The act mainly intends to protect women and children who are at risk of sexual harassment and any kind of discrimination at their workplaces. Apart from the harassment, the bills also address a number of issues at workplaces including:

  • Sexual harassment training
  • Professional liability
  • Encourages whistleblower protections

 

Discrimination and Sexual Harassment

According to the new bills, it is unlawful for an employer or any other employment agency to discriminate and harass employees. The act, which is enshrined in the Fair Employment and Housing Act (FEHA), requires employers to take drastic actions that will prevent harassment and discrimination from occurring at their workplaces.

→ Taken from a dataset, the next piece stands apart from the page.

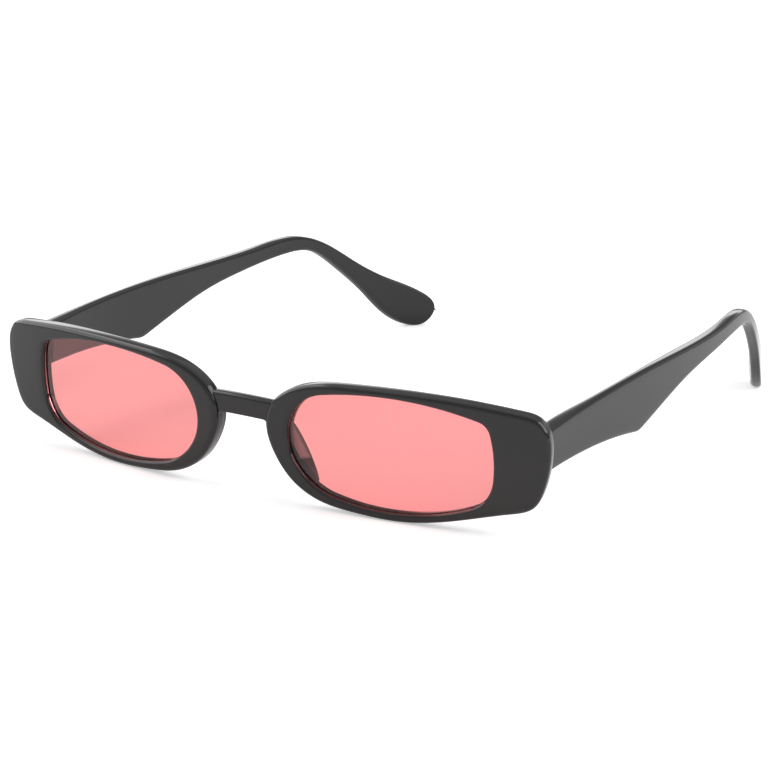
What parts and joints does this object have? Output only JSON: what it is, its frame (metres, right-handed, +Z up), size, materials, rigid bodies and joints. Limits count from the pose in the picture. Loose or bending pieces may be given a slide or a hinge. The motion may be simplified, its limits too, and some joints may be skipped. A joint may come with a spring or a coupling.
{
  "type": "sunglasses",
  "caption": "Narrow rectangle sunglasses with a moulded gloss plastic front, bowed tinted lenses and folding temples on barrel hinges.",
  "frame": {"origin": "centre of the footprint, at table height, with the temples open and the glasses resting on the rims' lower edges and the temple tips", "axes": "+X towards the wearer's left, +Y from the front back along the temples, +Z up; the front looks along -Y"},
  "size_m": [0.1414, 0.1498, 0.0291],
  "materials": {
    "frame_plastic": "polished moulded gloss black",
    "lens_tint": "clear polished pink tint",
    "hinge_steel": "stamped and rolled steel",
    "screw_steel": "plated steel"
  },
  "bodies": {
    "front": {"front_frame": "frame_plastic", "lens_left": "lens_tint", "lens_right": "lens_tint", "front_hinge_left": "hinge_steel", "front_hinge_right": "hinge_steel", "hinge_screw_left": "screw_steel", "hinge_screw_right": "screw_steel"},
    "temple_left": {"temple_left": "frame_plastic", "temple_hinge_left": "hinge_steel"},
    "temple_right": {"temple_right": "frame_plastic", "temple_hinge_right": "hinge_steel"}
  },
  "joints": [
    {"name": "temple_left_fold", "type": "hinge", "parent": "front", "child": "temple_left", "pos_m": [0.06415, -0.06135, 0.01915], "axis": [0, -0.0921, 0.9957], "range_deg": [0, 85]},
    {"name": "temple_right_fold", "type": "hinge", "parent": "front", "child": "temple_right", "pos_m": [-0.06415, -0.06135, 0.01915], "axis": [0, 0.0921, -0.9957], "range_deg": [0, 78]}
  ]
}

Some forms of prohibitive harassment that have been outlined by the law include gender-based harassment, sexually-motivated harassment, and pregnancy-based harassment.

 

Whistleblower Protection

The new bill is also designed to protect the interest of the employees who report any form of sexual harassment or discrimination. The bill protects the whistleblowers from being intimidated, dismissed from the job, or undergoing any form of punishment because of reporting a harassment case at the workplace.

 

Bystander Intervention Training

The act also requires employers who have more than 50 employees to train their supervisors on the issues of sexual harassment and other forms of discrimination. The training should be done within six months after one has assumed the supervisory role in the organization. This act also requires employers to train their employees on appropriate intervention moves that can prevent further harassment. The skills may cover both physical and mental intervention moves.

 

The Issue of Minors

FEHA also intend to protect minors who are already working in the entertainment industry. The act requires all the talent agencies to train minors on the issues of sexual harassment and discrimination. The agencies should provide adequate materials that contain these training. The content of the training should be provided in a language that can be understood by minors. They must also be trained on how to respond to incidents of harassment.

 

Enforcement

The Department of Fair Employment and Housing had been mandated with the responsibility of enforcing the FEHA act. It will receive, investigate and prosecute complaints regarding harassment.

 

 

 

 

How UELG Can Help You!

United Employees Law Group (UELG) is a law firm that is dedicated to helping employees who are facing all forms of harassment and discrimination at their workplaces. You only need to consult us and we will embark on a process that will ensure you get justice. Give us a call today!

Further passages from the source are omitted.